I suspect the roots of that discomfort lie in our instinct for the messily human over the tidily ideological. Few Tories can answer “My country or my friend?” with complete honesty. Yes, we know which ought to take precedence, which answer a patriot ought to give unhesitatingly, and aren’t we patriots? There’s a gap between “is” and “ought”, however.
Had Forster been facing a tribunal of Fabians, he might have recast his thought experiment as: “My party or my friend?” How would a committed socialist answer that question? Ask David Miliband. Empathy nil, Ideology 1.
I wrote about my friend Sam a few weeks ago, the good man of the Left. He shamed me recently. We were arguing in the canteen about the proposed changes to asylum law, which would mean instant deportation for those who lost their case. To me this is self-evidently an act of signalling: don’t come here unless you’re “genuine”.
Sam announced that, far from being common sense, this change would affect the men and women to whom his family give shelter, the ones who live in terror of being sent back to Zimbabwe, the ones we forbid to work, who want to work. The ones who sometimes lose their appeals to stay.
Are they not “genuine”? What a horrible adjective, a Channel Four word not fit to apply to a human being. This is asylum, not Big Brother.
I still support the reform, but at least I’ll take more care with my language. And I know perfectly well that, were I to sit down with Sam’s house-guests, my commitment to the reform would evaporate. How could I possibly tell my friend that his kindness is unpatriotic, inhuman or anything less than angelic? Empathy v Ideology: no-score draw.

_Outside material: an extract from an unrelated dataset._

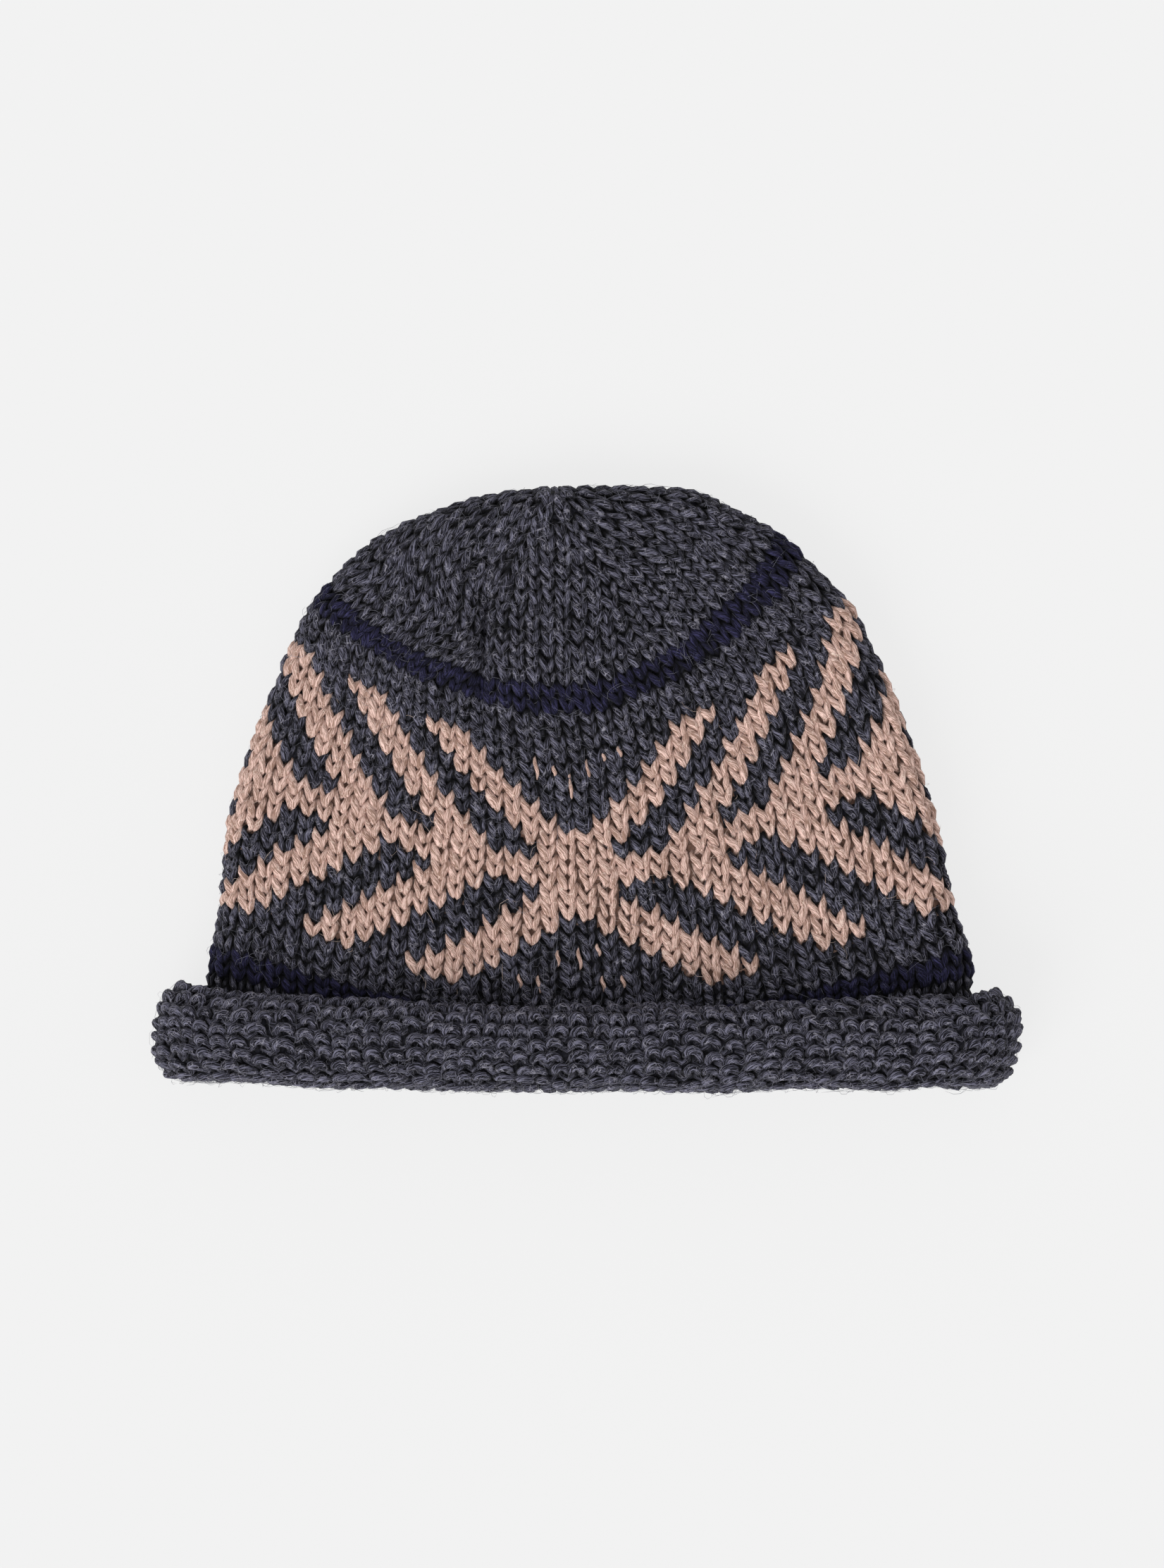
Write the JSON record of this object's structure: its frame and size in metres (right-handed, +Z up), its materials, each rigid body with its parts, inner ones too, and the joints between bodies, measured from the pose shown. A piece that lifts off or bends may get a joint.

From Eleanor, I learnt that the careless hatred of the modern Left is hurtful. From my own reasoning, I know it to be unwarranted. From Sam, I learned that such failures aren’t entirely of the Left.
The biggest failures of love in 2015, however, are born on the Left. If they would accept a word of caution from a Tory: avoid making these hate-bombs a defining characteristic.
As I said: ask those other movements, which made dehumanising language a central plank of their campaigns, how things worked out, in the long run. In the long run, but before we’re all dead.